Legend of the Five Rings 3rd edition review

BTW, can anyone explain to me why they out out Oriental Adventures in rd edition with Rokugan, especially given how little information they had on it? Even looking at most of the races/classes/etc., they had clearly written things up to fir Kara-Tur,. but then ignored it and droppped information about Rokugan.

That one confuses me mightily.

At the time that Oriental Adventures was written, WotC had acquired the L5R collectable card game. L5R was one of the more successful CCGs, had just finished a big story arc, and arguably had much better name-recognition among D&D’s target market. WotC was – and still is – very interested in brand synergy.

So, they decided to exploit the ready L5R market, and to bring them into D&D. Hence, the cross-marketing of L5R into Oriental Adventures. However, being canny marketers, WotC also included a lot of the stuff that was left over from the Kara-Tur era – just not the setting itself (which, arguably, should be covered in a Forgotten Realms product nowadays).

Thus the rather multiple-personality book that was Oriental Adventures. Around that time (possibly, before OA released), AEG re-acquired the rights to L5R (except the novel rights, IIRC). In this deal, they negotiated an agreement with WotC allowing them to release Rokugan and a few other D&D books for L5R, and then quite a few books with rules for both D&D and roll-n-keep L5R.

As with most D&D sourcebooks, Oriental Adventures was tool-kit oriented, rather than just focusing on one topic, like Rokugan. Also, the Rokugan setting information was not, I think, completely written by AEG staff – although several are credited, such as Ree Soesby.

And that’s basically it: cross-marketing attempt that didn’t quite pan out for WotC, since they’d already decided to divest themselves of L5R.

I’m trying to think of any cross marketing which has worked out for WotC. Chainmail, several forgotten CCG’s…

Maybe this is just a product of my bad experience with a particular group (actually, an online thing - look around, I believe it’s the only one that there is), but I find the setting kind of absurd, especially in the way that most people venerate it. You get the common battle cry on messageboards, Rokugan is not Japan! RINJ RINJ RINJ! This is code for, ‘don’t expect it to make any sense or actually fit together, but if you try to temper it with real stuff in order to make it fit together, then we’ll all go bugfuck.’ I feel that there’s some genuine nostalgia/escapism here, which I find rather disturbing - who wants to live in a world where truth is theologically and willingly subordinate to force of arms? Or one that suffers under the yoke of the most brutal caste system in history?

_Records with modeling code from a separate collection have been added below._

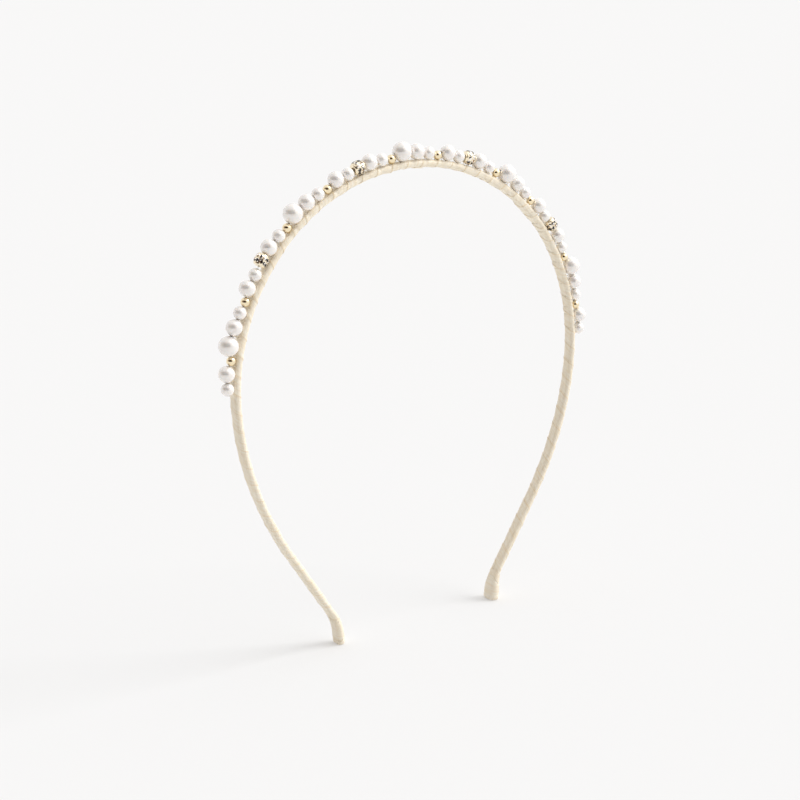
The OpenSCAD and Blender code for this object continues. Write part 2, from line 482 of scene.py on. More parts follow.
@dataclass(frozen=True)
class Nacre(Finish):
    """Pearl lacquer over a glass bead: dipped in many coats, so it glows and mirrors softly.

    The layers let some light in and scatter it, and add a faint rose cast.
    """

    cast: str = "#F6F0ED"
    cloud: float = 2.5
    peel: float = 0.9

    def shader_values(self) -> dict:
        """Constants of the shader: a soft mirror under a clear top coat.

        Returns:
            The values, by socket.
        """
        return super().shader_values() | {
            "IOR": 1.6,
            "Coat Weight": 0.5,
            "Coat Roughness": 0.2,
            "Coat IOR": 1.5,
            "Subsurface Weight": 0.4,
            "Subsurface Radius": (1.0, 0.9, 0.8),
            "Subsurface Scale": 1.2 * MM,
        }

    def pattern(self, tree: bpy.types.NodeTree) -> dict:
        """The cast in soft clouds, and a faint orange peel of the lacquer.

        Args:
            tree: the material's tree.

        Returns:
            The sockets that feed the shader.
        """
        place = add_node(tree, "ShaderNodeTexCoord")
        clouds = add_node(
            tree,
            "ShaderNodeTexNoise",
            values={"Scale": per_mm(self.cloud), "Detail": 1.0},
            links={"Vector": place.outputs["Object"]},
        )
        colour = add_node(
            tree,
            "ShaderNodeMix",
            {"data_type": "RGBA"},
            {6: linear(self.colour), 7: linear(self.cast)},
            {0: clouds.outputs[0]},
        )
        peel = add_node(
            tree,
            "ShaderNodeTexNoise",
            values={"Scale": per_mm(self.peel), "Detail": 2.0},
            links={"Vector": place.outputs["Object"]},
        )
        bump = add_node(
            tree,
            "ShaderNodeBump",
            values={"Strength": 0.15, "Distance": 0.02 * MM},
            links={"Height": peel.outputs[0]},
        )
        return {"Base Color": colour.outputs[2], "Normal": bump.outputs[0]}


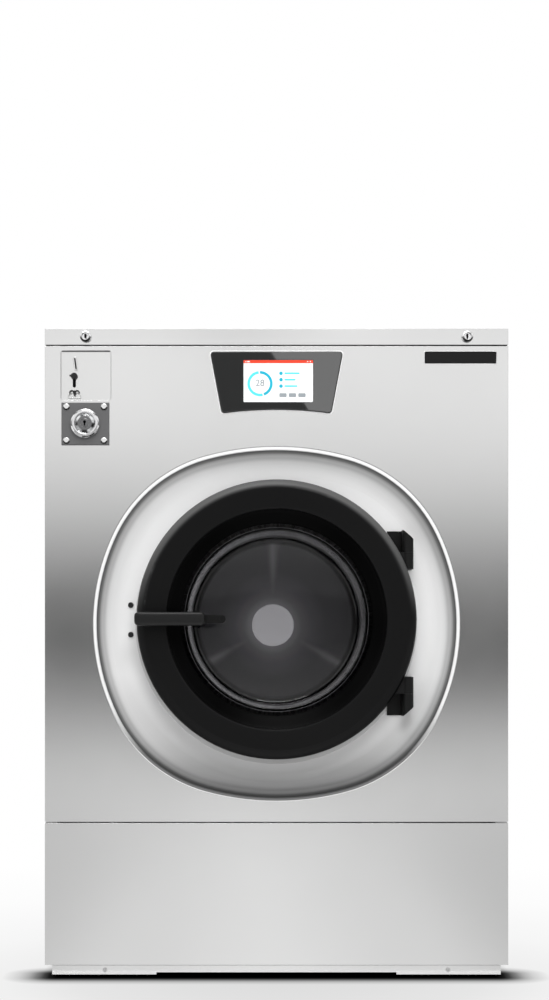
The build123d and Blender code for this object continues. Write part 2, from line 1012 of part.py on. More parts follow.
def side_panel(s):
    """A side sheet with folded edges; s is -1 for the left and 1 for the right."""
    y0, y1 = depth(return_flange), back_y - sheet
    z0, z1 = lower_panel_bottom, front_panel_top
    outer = block(s * half_width, s * (half_width - return_flange), y0, y1, z0, z1)
    inner = block(
        s * (half_width - sheet),
        s * (half_width - return_flange - cut_over),
        y0 + sheet,
        y1 - sheet,
        z0 - cut_over,
        z1 + cut_over,
    )
    z_low, z_high = access_extent()
    opening = block(
        s * (half_width + cut_over),
        s * (half_width - sheet - cut_over),
        -access_length / 2 + access_opening_margin,
        access_length / 2 - access_opening_margin,
        z_low + access_opening_margin,
        z_high - access_opening_margin,
    )
    floor = block(s * half_width, s * (half_width - sill_inset), y0, y1, z0, z0 + sheet)
    for x, z in rear_screw_places():
        if x * s > half_width / 2:
            outer = outer - rod_y(x, z, screw_hole_radius, back_y - cut_over, back_y + cut_over)
    rest_x = half_width - sheet - seat_gap
    rest = block(
        s * rest_x,
        s * (rest_x - sheet),
        y0 + cover_rest_setback,
        y1 - cover_rest_setback,
        z1 - return_flange,
        cabinet_height - sheet,
    )
    step = block(
        s * half_width,
        s * (rest_x - sheet),
        y0 + cover_rest_setback,
        y1 - cover_rest_setback,
        z1 - return_flange,
        z1 - return_flange + sheet,
    )
    return outer - inner - opening + floor + step + rest


def access_extent():
    return lower_panel_bottom, lower_panel_bottom + access_height


def access_panels():
    """The two low service covers on the sides, with a row of cooling slots each."""
    z0, z1 = access_extent()
    panels = []
    for s in (-1, 1):
        x0, x1 = s * half_width, s * (half_width + access_proud)
        panel = block(x0, x1, -access_length / 2, access_length / 2, z0, z1)
        rows, columns = 3, 8
        for i in range(columns):
            for k in range(rows):
                y = (i - (columns - 1) / 2) * access_length / (columns + 2)
                z = (z0 + z1) / 2 + (k - (rows - 1) / 2) * access_margin
                long = access_length / (columns + 2) - access_margin
                tall = access_margin / 3
                cut = block(
                    s * (half_width - cut_over),
                    s * (half_width + access_proud + cut_over),
                    y - long / 2,
                    y + long / 2,
                    z - tall / 2,
                    z + tall / 2,
                )
                panel = panel - cut
        panels.append(panel.solid())
    return Compound(children=panels)


def rear_panel():
    z0, z1 = lower_panel_bottom, front_panel_top
    body = block(-half_width, half_width, back_y - sheet, back_y, z0, z1)
    for x, z in rear_screw_places():
        body = body - rod_y(x, z, screw_hole_radius, back_y - cut_over, back_y + cut_over)
    for s in (-1, 1):
        for i in range(louvre_count):
            x, z = s * louvre_x, louvre_base + i * louvre_pitch
            half = louvre_width / 2
            cut = block(
                x - half, x + half, back_y - cut_over, back_y + cut_over, z, z + louvre_height
            )
            hood = louvre_hood(x - half, x + half, z)
            body = body - cut + hood
    port = drain_radius + seat_gap
    body = body - rod_y(0, drain_height, port, back_y - cut_over, back_y + cut_over)
    for s in (-1, 1):
        x = -inlet_x + s * inlet_spacing / 2
        port = inlet_body_radius + seat_gap
        body = body - rod_y(x, inlet_height, port, back_y - cut_over, back_y + cut_over)
    return body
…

The setting kills it for me, and the mechanics I find generic. If I want to do Asian fantasy, I’ll play Qin.

Honestly, I’d find a troop of howler monkeys merged in a transporter accident with ADD-suffering 13-year olds to be more charming company than most of the L5R online community. That bad experience isn’t in isolation.

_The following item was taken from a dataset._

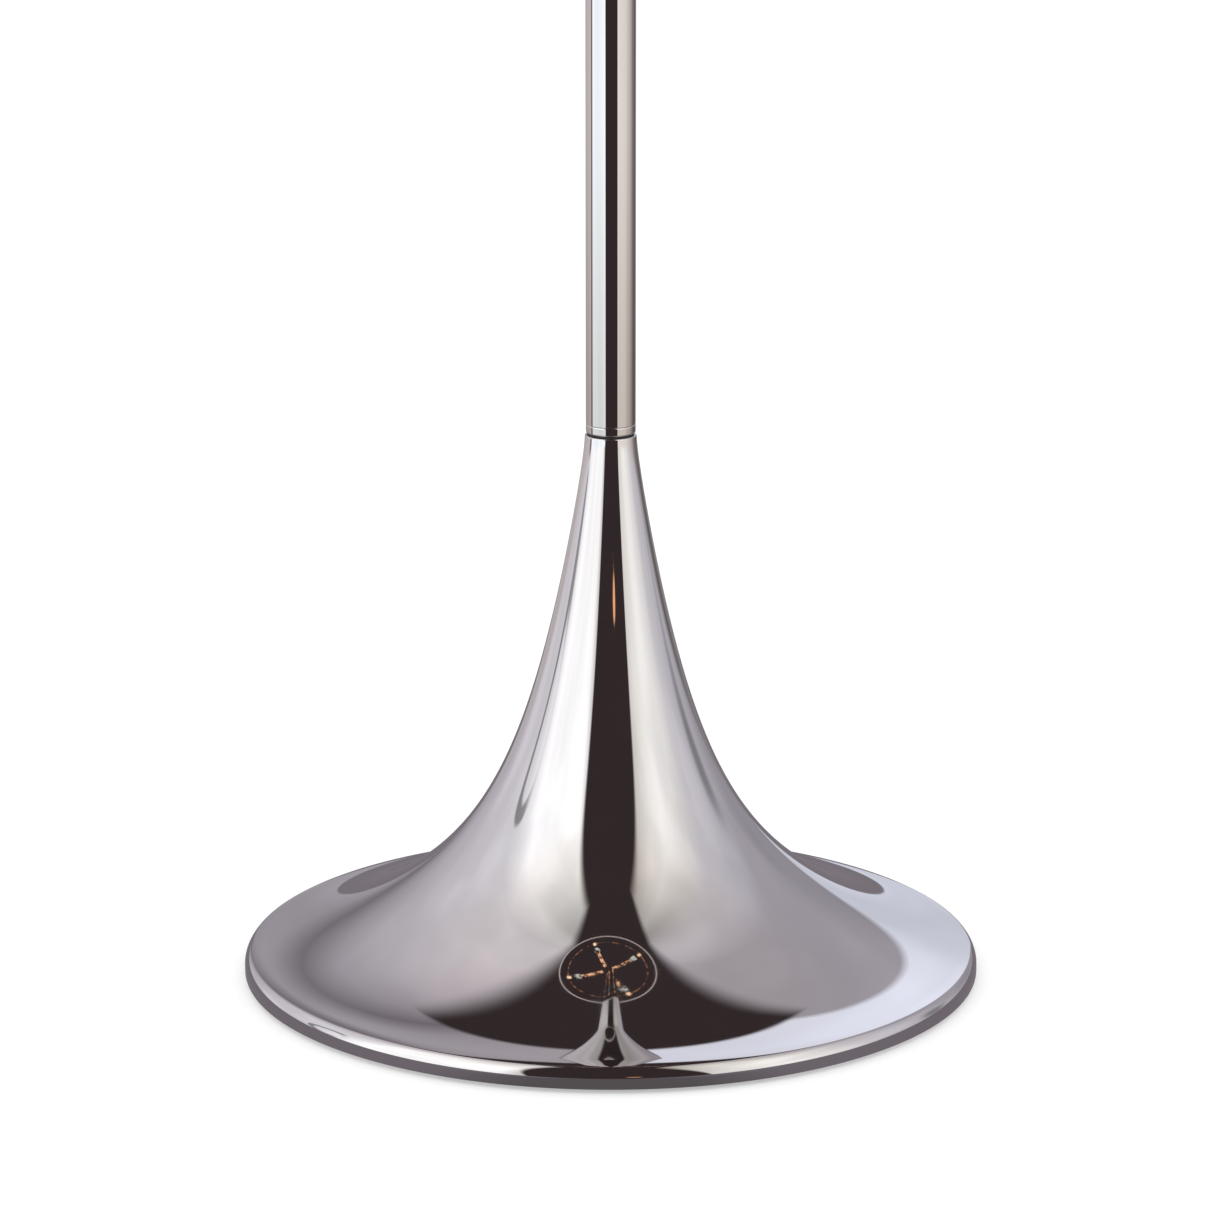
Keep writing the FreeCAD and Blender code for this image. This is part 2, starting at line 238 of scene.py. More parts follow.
class Surface:
    """A principled material with noise-driven roughness, colour and bump."""

    def __init__(self, name, colour, metallic=0.0, roughness=0.5, specular=0.5):
        self.material = bpy.data.materials.new(name)
        self.material.use_nodes = True
        self.tree = self.material.node_tree
        self.shader = self.tree.nodes["Principled BSDF"]
        self.shader.inputs["Base Color"].default_value = (*colour, 1)
        self.shader.inputs["Metallic"].default_value = metallic
        self.shader.inputs["Roughness"].default_value = roughness
        self.shader.inputs["Specular IOR Level"].default_value = specular
        self.coordinates = self.tree.nodes.new("ShaderNodeTexCoord").outputs["Object"]

    def noise(self, scale, detail=3.0, stretch=(1, 1, 1)):
        mapping = self.tree.nodes.new("ShaderNodeMapping")
        mapping.inputs["Scale"].default_value = stretch
        self.tree.links.new(self.coordinates, mapping.inputs["Vector"])
        texture = self.tree.nodes.new("ShaderNodeTexNoise")
        texture.inputs["Scale"].default_value = scale
        texture.inputs["Detail"].default_value = detail
        self.tree.links.new(mapping.outputs[0], texture.inputs["Vector"])
        return texture.outputs["Fac"]

    def spread(self, value, low, high):
        """Noise spread out between two limits."""
        ramp = self.tree.nodes.new("ShaderNodeMapRange")
        ramp.inputs["From Min"].default_value = NOISE_SPAN[0]
        ramp.inputs["From Max"].default_value = NOISE_SPAN[1]
        ramp.inputs["To Min"].default_value = low
        ramp.inputs["To Max"].default_value = high
        self.tree.links.new(value, ramp.inputs["Value"])
        return ramp.outputs["Result"]

    def roughen(self, value, low, high):
        self.tree.links.new(self.spread(value, low, high), self.shader.inputs["Roughness"])

    def tint(self, value, colour_low, colour_high):
        mix = self.tree.nodes.new("ShaderNodeMix")
        mix.data_type = "RGBA"
        share, first, second = (mix.inputs[i] for i in MIX_INPUTS)
        self.tree.links.new(self.spread(value, 0, 1), share)
        first.default_value = (*colour_low, 1)
        second.default_value = (*colour_high, 1)
        self.tree.links.new(mix.outputs[MIX_OUTPUT], self.shader.inputs["Base Color"])

    def bump(self, value, depth_mm):
        """Adds relief on top of what is already there."""
        node = self.tree.nodes.new("ShaderNodeBump")
        node.inputs["Distance"].default_value = depth_mm * MM
        self.tree.links.new(value, node.inputs["Height"])
        normal = self.shader.inputs["Normal"]
        if normal.links:
            self.tree.links.new(normal.links[0].from_socket, node.inputs["Normal"])
        self.tree.links.new(node.outputs["Normal"], normal)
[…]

But. I no more think that Rokugan is like Japan than I think that the World of Greyhawk is like medieval europe. For all that Gygax threw in, say, paladins and random harlots.

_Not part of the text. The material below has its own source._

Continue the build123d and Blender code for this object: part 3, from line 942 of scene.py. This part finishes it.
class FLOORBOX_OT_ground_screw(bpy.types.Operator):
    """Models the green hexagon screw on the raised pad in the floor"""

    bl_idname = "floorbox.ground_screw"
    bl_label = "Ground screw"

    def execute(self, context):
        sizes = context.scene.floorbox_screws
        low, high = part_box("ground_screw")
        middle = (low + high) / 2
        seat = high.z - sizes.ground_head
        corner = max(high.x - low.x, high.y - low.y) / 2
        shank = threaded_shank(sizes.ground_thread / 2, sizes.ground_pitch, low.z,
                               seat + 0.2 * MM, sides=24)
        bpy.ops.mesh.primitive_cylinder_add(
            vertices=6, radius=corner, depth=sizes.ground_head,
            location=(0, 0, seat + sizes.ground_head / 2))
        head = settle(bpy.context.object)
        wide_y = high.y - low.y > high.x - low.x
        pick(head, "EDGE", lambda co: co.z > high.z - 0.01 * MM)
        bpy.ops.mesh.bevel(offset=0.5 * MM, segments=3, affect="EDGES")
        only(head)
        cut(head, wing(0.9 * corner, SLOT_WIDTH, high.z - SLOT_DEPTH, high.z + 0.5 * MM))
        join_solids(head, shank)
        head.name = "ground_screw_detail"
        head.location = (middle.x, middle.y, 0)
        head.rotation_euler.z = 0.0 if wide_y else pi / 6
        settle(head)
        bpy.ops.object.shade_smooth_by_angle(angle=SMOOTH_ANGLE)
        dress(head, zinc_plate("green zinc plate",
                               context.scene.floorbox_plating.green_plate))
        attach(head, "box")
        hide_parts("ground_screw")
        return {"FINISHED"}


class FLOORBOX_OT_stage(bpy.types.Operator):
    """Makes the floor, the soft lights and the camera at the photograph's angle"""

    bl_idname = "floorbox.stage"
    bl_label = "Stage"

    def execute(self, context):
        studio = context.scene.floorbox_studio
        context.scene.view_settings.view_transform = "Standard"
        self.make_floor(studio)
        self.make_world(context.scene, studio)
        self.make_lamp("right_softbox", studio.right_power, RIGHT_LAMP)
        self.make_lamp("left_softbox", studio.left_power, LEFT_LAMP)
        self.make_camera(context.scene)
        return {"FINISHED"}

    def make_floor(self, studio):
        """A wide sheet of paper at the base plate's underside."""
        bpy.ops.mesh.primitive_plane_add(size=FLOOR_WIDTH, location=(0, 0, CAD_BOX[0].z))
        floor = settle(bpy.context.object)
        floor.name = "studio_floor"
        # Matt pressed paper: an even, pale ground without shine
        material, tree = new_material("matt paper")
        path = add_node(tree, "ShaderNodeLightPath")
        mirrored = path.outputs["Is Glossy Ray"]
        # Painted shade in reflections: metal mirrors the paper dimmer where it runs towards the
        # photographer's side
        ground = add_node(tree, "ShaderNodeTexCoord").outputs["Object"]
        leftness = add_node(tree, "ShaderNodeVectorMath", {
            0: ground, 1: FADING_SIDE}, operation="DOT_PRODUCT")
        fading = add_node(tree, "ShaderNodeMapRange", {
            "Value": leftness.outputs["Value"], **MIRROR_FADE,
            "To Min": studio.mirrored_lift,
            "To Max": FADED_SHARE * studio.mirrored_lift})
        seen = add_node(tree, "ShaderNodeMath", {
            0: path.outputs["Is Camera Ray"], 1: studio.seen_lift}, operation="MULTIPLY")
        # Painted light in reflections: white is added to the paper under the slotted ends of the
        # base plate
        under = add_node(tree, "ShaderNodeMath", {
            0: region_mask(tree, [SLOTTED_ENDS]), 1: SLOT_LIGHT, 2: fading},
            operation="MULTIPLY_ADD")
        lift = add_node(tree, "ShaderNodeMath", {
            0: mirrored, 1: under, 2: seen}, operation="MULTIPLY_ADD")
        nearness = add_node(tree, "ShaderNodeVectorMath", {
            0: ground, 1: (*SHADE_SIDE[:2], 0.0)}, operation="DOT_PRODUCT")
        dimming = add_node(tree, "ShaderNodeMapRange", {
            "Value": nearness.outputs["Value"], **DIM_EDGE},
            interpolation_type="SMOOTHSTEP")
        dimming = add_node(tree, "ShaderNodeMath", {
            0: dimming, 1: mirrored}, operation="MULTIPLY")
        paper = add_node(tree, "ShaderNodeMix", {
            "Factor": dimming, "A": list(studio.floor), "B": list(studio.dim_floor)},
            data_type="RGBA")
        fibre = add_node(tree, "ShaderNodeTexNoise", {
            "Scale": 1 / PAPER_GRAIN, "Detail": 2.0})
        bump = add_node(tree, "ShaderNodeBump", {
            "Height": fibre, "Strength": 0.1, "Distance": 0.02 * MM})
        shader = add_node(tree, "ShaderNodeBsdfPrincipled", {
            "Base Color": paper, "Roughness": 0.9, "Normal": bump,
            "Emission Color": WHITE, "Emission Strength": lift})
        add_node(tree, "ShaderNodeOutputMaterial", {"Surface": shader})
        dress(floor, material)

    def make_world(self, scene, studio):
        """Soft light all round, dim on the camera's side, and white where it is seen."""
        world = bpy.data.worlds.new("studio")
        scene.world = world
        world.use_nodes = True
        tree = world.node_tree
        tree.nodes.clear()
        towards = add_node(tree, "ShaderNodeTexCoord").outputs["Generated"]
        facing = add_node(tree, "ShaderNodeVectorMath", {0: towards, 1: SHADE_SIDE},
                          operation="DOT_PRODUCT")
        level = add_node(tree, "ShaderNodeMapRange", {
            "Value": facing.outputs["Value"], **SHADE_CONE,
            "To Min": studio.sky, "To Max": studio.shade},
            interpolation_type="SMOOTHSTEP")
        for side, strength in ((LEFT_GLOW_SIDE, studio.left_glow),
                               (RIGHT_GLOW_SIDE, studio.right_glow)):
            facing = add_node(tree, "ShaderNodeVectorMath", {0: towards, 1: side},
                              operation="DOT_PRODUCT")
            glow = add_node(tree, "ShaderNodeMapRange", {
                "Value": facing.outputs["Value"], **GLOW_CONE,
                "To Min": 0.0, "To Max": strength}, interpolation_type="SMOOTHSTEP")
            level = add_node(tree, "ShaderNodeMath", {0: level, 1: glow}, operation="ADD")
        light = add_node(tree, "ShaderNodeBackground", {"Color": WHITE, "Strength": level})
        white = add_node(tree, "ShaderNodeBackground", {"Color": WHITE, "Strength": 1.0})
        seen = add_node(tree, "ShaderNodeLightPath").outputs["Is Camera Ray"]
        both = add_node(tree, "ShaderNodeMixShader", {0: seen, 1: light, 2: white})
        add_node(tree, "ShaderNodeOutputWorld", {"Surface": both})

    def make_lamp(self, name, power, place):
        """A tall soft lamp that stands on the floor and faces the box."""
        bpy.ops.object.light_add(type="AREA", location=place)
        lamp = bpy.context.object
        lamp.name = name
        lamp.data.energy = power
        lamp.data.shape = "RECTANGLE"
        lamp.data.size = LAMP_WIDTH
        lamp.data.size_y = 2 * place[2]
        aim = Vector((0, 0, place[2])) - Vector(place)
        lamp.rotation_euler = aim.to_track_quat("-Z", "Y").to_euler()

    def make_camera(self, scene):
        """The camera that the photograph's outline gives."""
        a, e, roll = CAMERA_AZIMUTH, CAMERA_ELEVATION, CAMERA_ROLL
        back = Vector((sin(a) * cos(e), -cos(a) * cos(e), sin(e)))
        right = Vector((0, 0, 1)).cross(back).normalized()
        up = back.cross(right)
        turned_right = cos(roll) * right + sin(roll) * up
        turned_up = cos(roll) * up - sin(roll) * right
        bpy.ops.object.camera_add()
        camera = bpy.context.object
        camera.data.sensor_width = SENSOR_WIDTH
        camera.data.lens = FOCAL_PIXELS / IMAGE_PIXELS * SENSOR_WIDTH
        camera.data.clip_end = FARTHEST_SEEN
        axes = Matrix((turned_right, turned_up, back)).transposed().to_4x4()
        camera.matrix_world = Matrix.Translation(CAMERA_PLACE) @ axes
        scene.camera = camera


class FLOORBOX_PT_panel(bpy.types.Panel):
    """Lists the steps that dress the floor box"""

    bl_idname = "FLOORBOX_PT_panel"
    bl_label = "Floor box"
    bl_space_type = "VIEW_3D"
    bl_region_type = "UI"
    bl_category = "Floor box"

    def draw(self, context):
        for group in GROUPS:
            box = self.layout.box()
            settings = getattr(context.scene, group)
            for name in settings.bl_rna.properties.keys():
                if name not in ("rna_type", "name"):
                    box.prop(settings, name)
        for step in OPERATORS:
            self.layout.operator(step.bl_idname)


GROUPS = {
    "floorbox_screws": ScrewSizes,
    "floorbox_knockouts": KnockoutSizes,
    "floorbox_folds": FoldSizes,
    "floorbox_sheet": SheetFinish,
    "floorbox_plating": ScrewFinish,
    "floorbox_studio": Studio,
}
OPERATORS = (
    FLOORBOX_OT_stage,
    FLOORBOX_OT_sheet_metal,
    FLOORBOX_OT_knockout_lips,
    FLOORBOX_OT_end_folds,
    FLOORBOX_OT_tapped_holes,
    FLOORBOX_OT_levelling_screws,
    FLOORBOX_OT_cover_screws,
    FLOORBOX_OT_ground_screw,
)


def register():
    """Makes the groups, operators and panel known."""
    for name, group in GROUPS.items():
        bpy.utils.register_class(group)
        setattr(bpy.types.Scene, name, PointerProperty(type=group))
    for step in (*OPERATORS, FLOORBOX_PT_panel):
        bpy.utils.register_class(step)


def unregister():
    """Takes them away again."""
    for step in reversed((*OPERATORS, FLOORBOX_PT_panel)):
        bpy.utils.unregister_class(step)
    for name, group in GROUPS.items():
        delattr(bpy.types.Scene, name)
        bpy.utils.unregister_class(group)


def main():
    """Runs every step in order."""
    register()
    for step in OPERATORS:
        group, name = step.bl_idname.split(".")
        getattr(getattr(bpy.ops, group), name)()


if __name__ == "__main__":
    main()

L5R is a game for people who want a dose of Orientalism, frankly. They want to play the samurai and ninja they see in movies and anime and manga. It does a pretty good job at that, and its mechanics support that play style quite well.

The setting, however, suffers from (1) being primarily a collectable card game setting (where the money comes from), and (2) the long absence of a unifying authoral voice. John Wick had a clear view of what stories to tell in Rokugan from the beginning of the CCG. Subsequently this has been diluted by ongoing storylines to support the CCG, retcons from succeeding story authors, and simple drift of focus as they try to accomodate a wider player base.

Rokugan hasn’t been Japan from day one, and that was never the intent. (perusing the sprung Japanese of person and place names can easily tell you that!). It’s quite fun to re-image L5R using Japan as a source, of course, but at a certain point you’re really better off going for something like Sengoku.